Broadly speaking, Saudi oil revenues should not finance consumption—as a number of economists, most notably Robert Solow have pointed out, this is a key tenet of managing exhaustible resources. Imagine that Saudi Arabia produces only oil. If the oil is used to finance consumption, then eventually the Saudi economy will fall off the cliff when oil runs out, that is, with a GDP of zero.

Worse, every prince in Saudi Arabia gets a monthly check from a special department of the Ministry of Finance, which is run by loyal subjects from Mecca. This might normally be overlooked, but in Saudi Arabia there are 7,000-8,000 princes and the size of the checks, though varied, run sometimes into the millions of dollars for the senior princes. But this is not all. A handful of princes take what they want from the Ministry of Finance. Many of them act as middlemen for lucrative government contracts.

Although using oil money to finance consumption is not economically sound and financing the lifestyles of the Al-Sauds is robbery, military expenditures are arguably even more wasteful. Saudi Arabia has been the largest importer of arms in the world. These imports are accompanied by enormous payments to corrupt senior princes. Military hardware requires maintenance expenditures in the future, draining more resources. No one really believes Saudi Arabia could defend itself against Iranian or Iraqi military aggression; if anything military hardware is likely to be used against an internal uprising—right now it rewards the the United States and Great Britain, the Al-Sauds' foreign backers.

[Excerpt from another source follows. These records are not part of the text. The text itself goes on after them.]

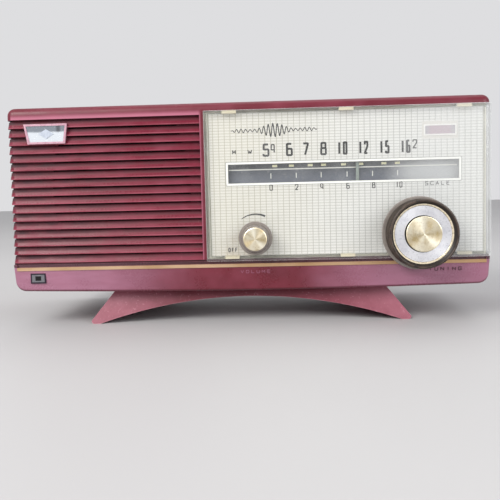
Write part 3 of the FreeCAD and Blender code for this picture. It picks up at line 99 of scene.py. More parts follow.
class Finish:
    """A material and short calls for the nodes that it is made of."""

    def __init__(self, name):
        self.material = bpy.data.materials.new(name)
        self.material.use_nodes = True
        self.tree = self.material.node_tree
        self.shader = self.tree.nodes["Principled BSDF"]
        self.place = self.node("TexCoord", {}, "Object")
        split = self.tree.nodes.new("ShaderNodeSeparateXYZ")
        self.tree.links.new(self.place, split.inputs[0])
        self.x, self.y, self.z = split.outputs

    def put(self, value, socket):
        """Sets a socket from a plain value or from another socket."""
        if isinstance(value, bpy.types.NodeSocket):
            self.tree.links.new(value, socket)
        else:
            socket.default_value = value

    def node(self, kind, inputs, output=0, **settings):
        """A new node's output."""
        made = self.tree.nodes.new("ShaderNode" + kind)
        for name, value in settings.items():
            setattr(made, name, value)
        for name, value in inputs.items():
            self.put(value, made.inputs[name])
        return made.outputs[output]

    def math(self, operation, first, second=0.0, third=0.0):
        return self.node("Math", {0: first, 1: second, 2: third}, operation=operation)

    def plus(self, first, second):
        return self.math("ADD", first, second)

    def times(self, first, second):
        return self.math("MULTIPLY", first, second)

    def inverse(self, value):
        return self.math("SUBTRACT", 1.0, value)

    def step(self, value, start, end):
        """0 before start, 1 after end, smooth between them. Start may be above end."""
        return self.node("MapRange", {"Value": value, "From Min": start, "From Max": end},
                         interpolation_type="SMOOTHSTEP")

    def span(self, value, low, high, soft):
        """1 between low and high, with soft edges."""
        above = self.step(value, low - soft, low + soft)
        return self.times(above, self.step(value, high + soft, high - soft))

    def noise(self, size, detail=3.0, stretch=(1, 1, 1), seed=0.0, roughness=0.55):
        """Cloudy noise whose features are about size metres across."""
        scaled = self.node("VectorMath", {0: self.place, 1: stretch}, operation="MULTIPLY")
        moved = self.node("VectorMath", {0: scaled, 1: (seed, seed * 0.7, seed * 1.3)}, operation="ADD")
        return self.node("TexNoise", {"Vector": moved, "Scale": 1 / size, "Detail": detail,
                                      "Roughness": roughness}, "Fac")

    def blotch(self, size, low, high, seed=0.0, detail=3.0, stretch=(1, 1, 1)):
        """Patches: noise cut to 0 below low and 1 above high."""
        return self.step(self.noise(size, detail, stretch, seed), low, high)

    def fibres(self, size, stretch):
        """Short fibres lying both ways."""
        upright = self.noise(size, 3, (1, 1, stretch), 1)
        lying = self.noise(size, 3, (stretch, 1, 1), 2)
        return self.plus(self.times(upright, 0.5), self.times(lying, 0.5))

    def mix(self, share, first, second):
        """A colour between two."""
        return self.node("Mix", {0: share, 6: first, 7: second}, 2, data_type="RGBA")

    def tint(self, colour, mask, amount, other):
        """A share of another colour mixed into a colour, where the mask is 1."""
        return self.mix(self.times(mask, amount), colour, other)

    def facing_up(self):
        """How far the surface faces upwards: 1 on a top, -1 on an underside."""
        return self.node("SeparateXYZ", {0: self.node("NewGeometry", {}, "Normal")}, "Z")

    def radius(self, axis):
        """Distance from a front-to-back axis."""
        across = self.math("SUBTRACT", self.x, axis.x)
        up = self.math("SUBTRACT", self.z, axis.z)
        return self.math("SQRT", self.plus(self.times(across, across), self.times(up, up)))

    def bump(self, height, distance, strength=1.0):
        """A bump whose full height is distance metres."""
        self.put(self.node("Bump", {"Height": height, "Distance": distance, "Strength": strength}, "Normal"),
                 self.shader.inputs["Normal"])

    def finish(self, colour, roughness, **settings):
        """Sets the main shader's sockets."""
        self.put(colour, self.shader.inputs["Base Color"])
        self.put(roughness, self.shader.inputs["Roughness"])
        for name, value in settings.items():
            self.put(value, self.shader.inputs[name.replace("_", " ")])
        return self.material

    def edge(self, radius):
        """1 on sharp edges, from how far a rounded normal leaves the face's own."""
        rounded = self.node("Bevel", {"Radius": radius}, "Normal", samples=6)
        own = self.node("NewGeometry", {}, "True Normal")
        along = self.node("VectorMath", {0: rounded, 1: own}, "Value", operation="DOT_PRODUCT")
        return self.step(along, 0.99, 0.80)

    def see_through(self, opaque_share, tint):
        """Mixes the main shader with clear space behind it."""
        clear = self.node("BsdfTransparent", {"Color": tint})
        solid = self.shader.outputs["BSDF"]
        mixed = self.node("MixShader", {0: opaque_share, 1: clear, 2: solid})
        self.tree.links.new(mixed, self.tree.nodes["Material Output"].inputs["Surface"])
        return self.material


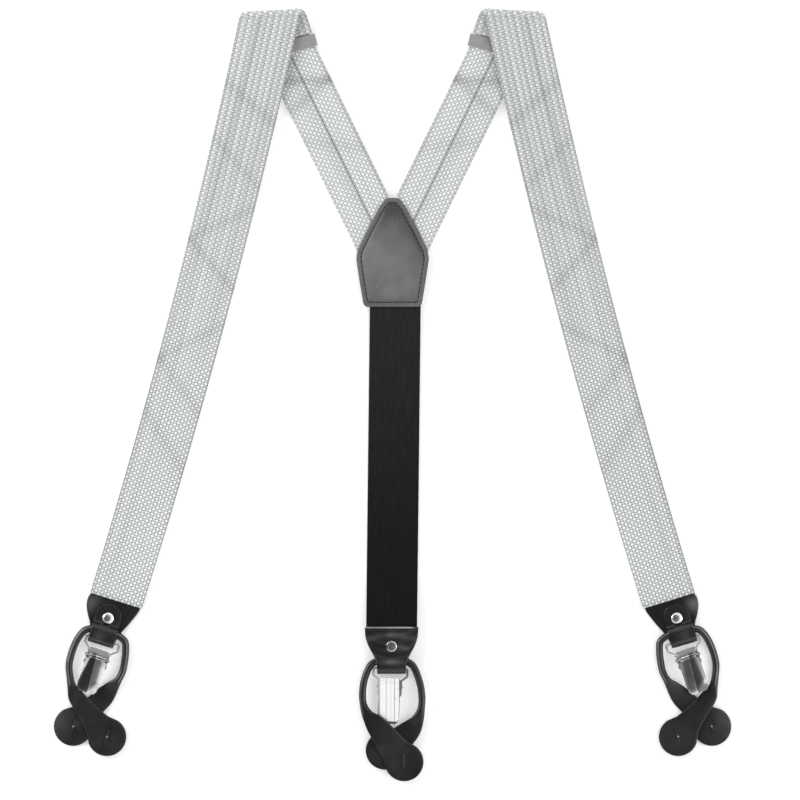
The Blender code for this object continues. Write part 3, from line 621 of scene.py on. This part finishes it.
def shoulder_fold(prefix, side, look):
    """The rolled turn at the shoulder, between the adjuster and the front strap; it follows no body."""
    fold_line = tilted(FOLD_TILT, side)
    outward = UP.cross(fold_line)
    front = mirrored(FOLD_CENTRE, side)
    flap = mirrored(FLAP_TOP, side)
    half_width = FRONT_WIDTH_TOP / 2 / math.cos(FRONT_HEADING_TOP + FOLD_TILT)
    square = UP.cross(heading_vector(FRONT_HEADING_TOP, side))
    turns = 18
    stations = []
    for i in range(-1, turns + 2):
        t = min(max(i / turns, 0.0), 1.0)
        angle = math.pi * t
        base = flap.lerp(front, t)
        base.z = FOLD_CENTRE.z - FOLD_RADIUS * math.cos(angle)
        push = FOLD_RADIUS * math.sin(angle)
        beyond = (i > turns) - (i < 0)
        if beyond:
            push = -FOLD_TUCK
        v = math.pi * FOLD_RADIUS * (t - 1.0) - FOLD_V_SHIFT + beyond * FOLD_TUCK
        normal = UP * math.cos(angle) - outward * math.sin(angle)
        half = half_width - FOLD_NARROWING * math.sin(angle) ** 2
        centre = base + outward * push
        stations.append((centre, fold_line, normal, half, RIBBON_THICK / 2, v, square))
    turn = strap(prefix + "_shoulder_turn", stations, look, 24, seam_up=True)
    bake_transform(turn)
    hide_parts(prefix + "_shoulder_fold")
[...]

Let’s cut to the chase. There is only one efficient and just way to administer oil revenues. First, wean the government (and immediately cut off the Al-Sauds) from oil revenues over a period of say ten years (a period of time to develop an efficient and equitable tax system to provide revenue for the government). Place oil revenues into a well-managed sovereign wealth fund (SWF) and give an equal real payout directly to each citizen, in perpetuity. The management of such a fund must be transparent and outside of the personal control of the Al-Sauds and must be designed to afford appropriate incentives to individuals to live productive lives and to contribute to economic and social prosperity. This may sound like a difficult task, but it is not. The real payout could be readily calculated and updated, as a moving average, to reflect changes in the oil and gas markets and population. Such an approach would bypass wasteful government expenditures, be they subsidies or military expenditures. Individuals would be in a position to spend their money as they wished, just as is done in Alaska. The government would be forced to become more efficient and accountable. The House of Saud would have to abandon corrupt rent-seeking activities that impede the development of good institutions, a prerequisite for sustainable private-sector growth.

If King Abdullah is serious, then such a fundamental turnaround, not handouts, is the way to go. It would show the citizenry that he is willing to truly reform, share the wealth of the country equitably; to address corruption; and establish a system that would provide financial support equitably to all while supporting a private sector that could create badly needed employment opportunities. He might even save the Al-Sauds from regime change and humiliation, their destiny if they don’t change their ways quickly, and set a helpful precedent for their neighbors in the Persian Gulf. Now is the time for the US administration to smother King Abdullah with tough love if Washington wants to save its most important Arab ally.